WRITTEN REQUEST: Transcribe only the lines from the line with "shaft(start, end, TRUNK_RADIUS" through the line with "before = set(bpy.data.objects)", exactly, counting both of those lines as part of the stretch.
──────── RECORDS FOR THIS TASK ────────
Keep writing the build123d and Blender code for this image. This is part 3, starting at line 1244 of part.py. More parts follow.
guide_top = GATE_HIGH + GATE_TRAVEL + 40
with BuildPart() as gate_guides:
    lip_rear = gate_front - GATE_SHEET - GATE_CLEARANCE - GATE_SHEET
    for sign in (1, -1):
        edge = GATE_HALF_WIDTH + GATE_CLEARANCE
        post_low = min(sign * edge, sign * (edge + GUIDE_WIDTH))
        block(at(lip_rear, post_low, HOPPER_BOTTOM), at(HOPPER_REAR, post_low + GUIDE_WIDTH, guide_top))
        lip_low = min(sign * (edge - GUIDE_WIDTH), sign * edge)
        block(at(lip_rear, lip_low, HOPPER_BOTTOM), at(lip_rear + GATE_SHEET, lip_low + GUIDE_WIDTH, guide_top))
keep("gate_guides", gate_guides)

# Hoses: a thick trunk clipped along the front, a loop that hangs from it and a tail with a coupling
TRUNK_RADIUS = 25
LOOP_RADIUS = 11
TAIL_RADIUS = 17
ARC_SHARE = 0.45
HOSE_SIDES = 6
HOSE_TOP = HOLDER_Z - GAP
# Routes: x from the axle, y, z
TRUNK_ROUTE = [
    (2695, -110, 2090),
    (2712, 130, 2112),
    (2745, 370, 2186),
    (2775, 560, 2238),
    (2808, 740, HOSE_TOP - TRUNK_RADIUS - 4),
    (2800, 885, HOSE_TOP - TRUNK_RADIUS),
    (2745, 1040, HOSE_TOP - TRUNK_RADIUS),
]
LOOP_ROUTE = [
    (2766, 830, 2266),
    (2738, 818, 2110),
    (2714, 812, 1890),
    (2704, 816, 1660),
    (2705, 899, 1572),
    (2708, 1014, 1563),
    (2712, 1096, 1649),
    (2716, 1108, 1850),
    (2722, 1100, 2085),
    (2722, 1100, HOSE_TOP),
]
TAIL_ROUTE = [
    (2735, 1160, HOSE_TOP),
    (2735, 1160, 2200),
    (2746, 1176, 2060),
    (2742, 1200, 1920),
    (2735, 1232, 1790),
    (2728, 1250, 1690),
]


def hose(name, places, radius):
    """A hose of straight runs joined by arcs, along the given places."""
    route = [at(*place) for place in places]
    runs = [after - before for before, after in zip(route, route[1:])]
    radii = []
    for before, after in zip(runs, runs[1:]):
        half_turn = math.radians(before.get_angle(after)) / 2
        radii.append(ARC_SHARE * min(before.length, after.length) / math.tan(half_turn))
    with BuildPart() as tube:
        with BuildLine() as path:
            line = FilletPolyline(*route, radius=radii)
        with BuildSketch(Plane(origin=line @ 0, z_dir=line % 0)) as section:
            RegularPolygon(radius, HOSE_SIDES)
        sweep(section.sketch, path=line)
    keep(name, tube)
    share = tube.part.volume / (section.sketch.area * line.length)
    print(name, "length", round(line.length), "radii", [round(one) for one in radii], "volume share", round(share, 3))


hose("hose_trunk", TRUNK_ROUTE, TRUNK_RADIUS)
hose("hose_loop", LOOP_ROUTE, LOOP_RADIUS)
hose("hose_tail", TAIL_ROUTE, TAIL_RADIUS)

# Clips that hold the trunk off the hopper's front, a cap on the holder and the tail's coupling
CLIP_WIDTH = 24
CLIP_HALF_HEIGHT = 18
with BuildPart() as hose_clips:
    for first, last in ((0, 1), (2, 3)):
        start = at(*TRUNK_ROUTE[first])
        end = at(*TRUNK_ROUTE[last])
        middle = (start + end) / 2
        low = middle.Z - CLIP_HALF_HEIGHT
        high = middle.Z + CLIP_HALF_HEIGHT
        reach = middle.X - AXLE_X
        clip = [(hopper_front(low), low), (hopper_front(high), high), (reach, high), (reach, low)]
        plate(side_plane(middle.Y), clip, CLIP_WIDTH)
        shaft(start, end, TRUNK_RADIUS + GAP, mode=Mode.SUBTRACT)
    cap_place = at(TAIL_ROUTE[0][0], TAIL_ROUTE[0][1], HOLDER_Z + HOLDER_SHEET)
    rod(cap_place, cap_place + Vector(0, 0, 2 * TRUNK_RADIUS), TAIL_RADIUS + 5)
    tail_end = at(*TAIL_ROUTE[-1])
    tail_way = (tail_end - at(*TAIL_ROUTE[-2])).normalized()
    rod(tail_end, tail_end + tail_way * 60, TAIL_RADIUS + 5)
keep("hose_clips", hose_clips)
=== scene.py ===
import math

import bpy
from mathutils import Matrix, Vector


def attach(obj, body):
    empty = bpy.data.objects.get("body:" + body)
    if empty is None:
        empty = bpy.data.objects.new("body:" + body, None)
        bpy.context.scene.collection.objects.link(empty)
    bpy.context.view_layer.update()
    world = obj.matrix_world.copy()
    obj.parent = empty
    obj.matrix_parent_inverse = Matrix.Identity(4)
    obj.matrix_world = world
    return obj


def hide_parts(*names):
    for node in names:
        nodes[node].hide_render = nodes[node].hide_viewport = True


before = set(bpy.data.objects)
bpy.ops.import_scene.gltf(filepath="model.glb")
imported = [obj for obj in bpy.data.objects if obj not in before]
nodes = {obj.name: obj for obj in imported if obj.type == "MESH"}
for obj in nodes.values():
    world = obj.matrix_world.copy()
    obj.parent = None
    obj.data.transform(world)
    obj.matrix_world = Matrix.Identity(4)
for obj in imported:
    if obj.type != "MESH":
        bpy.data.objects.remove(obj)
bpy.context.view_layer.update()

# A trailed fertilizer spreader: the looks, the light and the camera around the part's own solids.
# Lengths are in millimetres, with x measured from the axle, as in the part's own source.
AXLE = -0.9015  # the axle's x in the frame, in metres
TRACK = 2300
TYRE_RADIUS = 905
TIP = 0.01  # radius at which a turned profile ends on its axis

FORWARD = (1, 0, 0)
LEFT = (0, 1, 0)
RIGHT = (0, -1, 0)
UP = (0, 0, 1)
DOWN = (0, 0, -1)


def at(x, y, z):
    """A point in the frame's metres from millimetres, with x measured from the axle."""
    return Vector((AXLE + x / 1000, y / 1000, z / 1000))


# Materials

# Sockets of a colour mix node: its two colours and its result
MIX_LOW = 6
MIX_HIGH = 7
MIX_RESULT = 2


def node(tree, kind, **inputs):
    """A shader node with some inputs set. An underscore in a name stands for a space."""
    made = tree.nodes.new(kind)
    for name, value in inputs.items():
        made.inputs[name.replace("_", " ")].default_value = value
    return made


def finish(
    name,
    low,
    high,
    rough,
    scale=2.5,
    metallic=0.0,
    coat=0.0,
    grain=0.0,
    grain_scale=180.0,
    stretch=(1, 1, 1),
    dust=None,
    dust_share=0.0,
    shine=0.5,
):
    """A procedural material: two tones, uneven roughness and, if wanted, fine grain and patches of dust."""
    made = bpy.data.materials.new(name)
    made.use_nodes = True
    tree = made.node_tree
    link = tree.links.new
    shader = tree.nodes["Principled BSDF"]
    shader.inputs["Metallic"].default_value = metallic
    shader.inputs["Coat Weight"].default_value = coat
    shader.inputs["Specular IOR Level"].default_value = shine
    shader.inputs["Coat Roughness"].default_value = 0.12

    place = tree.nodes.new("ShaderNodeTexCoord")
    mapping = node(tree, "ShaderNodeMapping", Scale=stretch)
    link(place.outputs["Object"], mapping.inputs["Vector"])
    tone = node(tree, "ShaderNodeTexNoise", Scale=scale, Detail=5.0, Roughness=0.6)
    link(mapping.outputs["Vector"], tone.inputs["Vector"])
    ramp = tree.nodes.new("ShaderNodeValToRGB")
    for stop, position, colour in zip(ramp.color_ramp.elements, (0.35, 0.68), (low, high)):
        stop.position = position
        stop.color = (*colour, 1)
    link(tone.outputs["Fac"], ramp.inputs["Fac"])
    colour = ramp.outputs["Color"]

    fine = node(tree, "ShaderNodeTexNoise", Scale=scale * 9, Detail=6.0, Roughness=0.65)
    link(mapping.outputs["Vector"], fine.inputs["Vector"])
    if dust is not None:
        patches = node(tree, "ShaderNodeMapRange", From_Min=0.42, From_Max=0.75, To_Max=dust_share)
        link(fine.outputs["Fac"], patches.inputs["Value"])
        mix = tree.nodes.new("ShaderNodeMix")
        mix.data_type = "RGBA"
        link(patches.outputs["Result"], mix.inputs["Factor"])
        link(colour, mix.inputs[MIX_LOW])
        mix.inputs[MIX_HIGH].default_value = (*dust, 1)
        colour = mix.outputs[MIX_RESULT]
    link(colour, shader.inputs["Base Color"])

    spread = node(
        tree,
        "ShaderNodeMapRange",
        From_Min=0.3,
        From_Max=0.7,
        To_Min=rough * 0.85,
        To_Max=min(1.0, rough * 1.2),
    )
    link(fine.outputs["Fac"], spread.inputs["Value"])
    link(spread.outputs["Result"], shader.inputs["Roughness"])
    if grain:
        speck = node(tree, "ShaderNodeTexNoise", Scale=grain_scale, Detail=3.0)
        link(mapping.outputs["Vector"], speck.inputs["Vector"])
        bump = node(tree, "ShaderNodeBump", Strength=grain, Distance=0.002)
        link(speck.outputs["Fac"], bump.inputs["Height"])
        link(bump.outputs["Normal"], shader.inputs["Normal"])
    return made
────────
──────── RECORDS FOR THIS TASK ────────
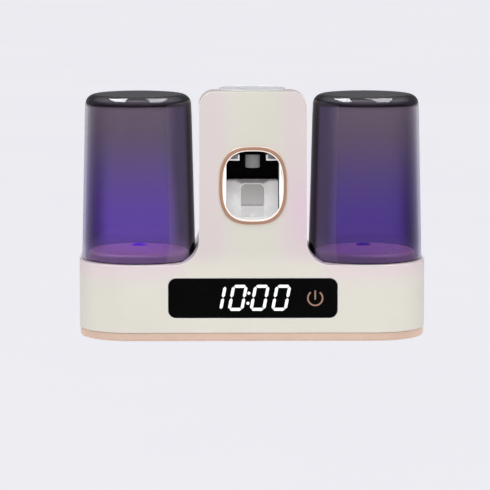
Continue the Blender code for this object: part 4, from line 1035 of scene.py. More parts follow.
────────
RESPONSE TO THE TASK:
        shaft(start, end, TRUNK_RADIUS + GAP, mode=Mode.SUBTRACT)
    cap_place = at(TAIL_ROUTE[0][0], TAIL_ROUTE[0][1], HOLDER_Z + HOLDER_SHEET)
    rod(cap_place, cap_place + Vector(0, 0, 2 * TRUNK_RADIUS), TAIL_RADIUS + 5)
    tail_end = at(*TAIL_ROUTE[-1])
    tail_way = (tail_end - at(*TAIL_ROUTE[-2])).normalized()
    rod(tail_end, tail_end + tail_way * 60, TAIL_RADIUS + 5)
keep("hose_clips", hose_clips)
=== scene.py ===
import math

import bpy
from mathutils import Matrix, Vector


def attach(obj, body):
    empty = bpy.data.objects.get("body:" + body)
    if empty is None:
        empty = bpy.data.objects.new("body:" + body, None)
        bpy.context.scene.collection.objects.link(empty)
    bpy.context.view_layer.update()
    world = obj.matrix_world.copy()
    obj.parent = empty
    obj.matrix_parent_inverse = Matrix.Identity(4)
    obj.matrix_world = world
    return obj


def hide_parts(*names):
    for node in names:
        nodes[node].hide_render = nodes[node].hide_viewport = True


before = set(bpy.data.objects)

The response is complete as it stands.